Terminal 5

Non tutti sanno che per andare negli Stati Uniti o in Israele partendo da Roma l’aeroporto di Fiumicino dispone di un terminal separato, il Terminal 5. Io non lo sapevo.

Arrivati al marciapiede delle partenze si aspetta una navetta speciale che in qualche minuto ti porta ad un capannone isolato piuttosto spoglio. Niente bar, niente negozi e una curiosa quantità di polizia. Volevo prendere un caffè, non ci riuscirò. Volevo comprare un libro, niente libro.

Dentro c’è gente che aspetta in fila per il check-in, con i bagagli, divisa in due gruppi. Ma non ci sono i soliti banconi per il check-in, non ci sono arredi, solo transenne che dividono i passeggeri in due gruppi. E un camminamento soprelevato che gira intorno alla sala su cui passeggiano militari con un mitra al collo mentre altri sorvegliano chi entra e chi esce da torrette con vetri antiproiettile. Sono pietrificata. Non sono ancora in Israele. Sono a Roma. Basta poco per rendersi conto che il gruppo di passeggeri più numeroso, quello che procede lentissimo, corrisponde alle compagnie dirette in Israele. Aspetto. Passa mezz’ora. Sono l’ultima della fila. Sono già stata in Palestina e ho già assaggiato le leggi dell’ospitalità che vigono nell’aeroporto di Tel Aviv. Sono preparata. Stavolta non ho portato libri sul conflitto israelo-palestinese. Non ho magliette con slogan politici. Non dirò che sono diretta in Palestina. Vado in Israele, a fare la turista. La spiaggia di Tel Aviv, le discoteche. E poi Gerusalemme: non c’è posto più interessante per fare una bella vacanza estiva. Sono pulita, dovrebbe andare tutto liscio.

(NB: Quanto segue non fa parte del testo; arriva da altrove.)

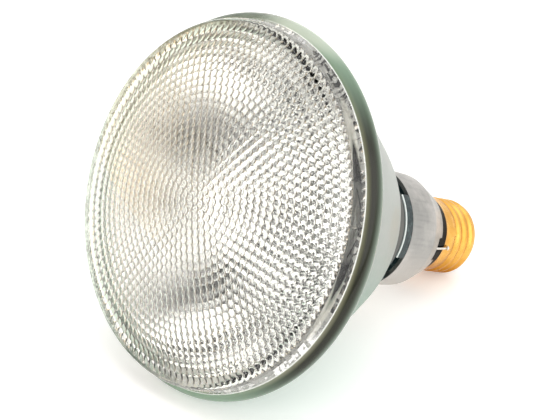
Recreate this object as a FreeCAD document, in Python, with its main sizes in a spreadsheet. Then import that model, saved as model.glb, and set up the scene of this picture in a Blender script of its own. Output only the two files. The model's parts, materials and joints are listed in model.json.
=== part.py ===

E invece, per la seconda volta, assaggerò le leggi dell’ospitalità israeliana. Stavolta, però, rimanendo a Roma. Mi interrogano per due ore. A farlo non è il personale dell’aeroporto. Sono giovanissimi ragazzi israeliani, cha parlano italiano poco e male. Dove vai. Perché ci vai. Perché ci torni. Chi conosci laggiù. Chi hai conosciuto. Conosci palestinesi, iracheni, siriani, afgani, turchi. Dimmi esattamente che giro intendi fare. Dove dormirai. Chi incontrerai. Cosa farai per venti giorni, sono troppi per fare il turista in Israele. Che files hai nel telefono, fammi vedere. Le foto, una per una, i numeri di telefono, la musica. Poi mi chiedono di firmare un foglio, scritto in ebraico e in inglese, che li autorizza a controllare tutti i miei bagagli lontano dalla mia vista. Mi tocca acconsentire e i miei bagagli spariscono. Ancora domande, le stesse, ma a farmele è una seconda ragazza. Poi una terza, le stesse domande. Senza i miei bagagli arriva il momento della perquisizione. Mi portano in un ufficio dove compare una poliziotta italiana, il che paradossalmente mi rassicura. E’ passata un’ora e mezza, tra mezz’ora il mio aereo decolla e qualcuno in una stanza vicina alla mia sta controllando i files che ha trovato in una chiavetta che avevo nella borsa e che ritroverò nel bagaglio da imbarcare insieme ai vestiti. I miei vestiti li ritroverò sconvolti, sporchi, la crema solare, tolta dalla tasca in cui era, si è aperta. Nessuno mi dice nulla. Non ho i miei bagagli, né il mio passaporto, e i miei soldi sono poggiati su una sedia accanto ai vestiti che mi sono tolta. Entra una ragazza israeliana e mi invita a seguirla. Anzi, è lei che segue me, e mi seguirà fino all’imbarco e poi sul bus diretto all’aereo, fin sulla pista. Aspetto il decollo. Un po’ turbata. Non sono un’attivista. Sono già stata in Palestina, ma per lavoro, sono un’archeologa. Non c’è motivo per temere il mio ingresso, né per spaventarmi con un interrogatorio simile. Non sono in Palestina, non sono in Israele. Sono a Roma, all’aeroporto di Fiumicino, al Terminal 5.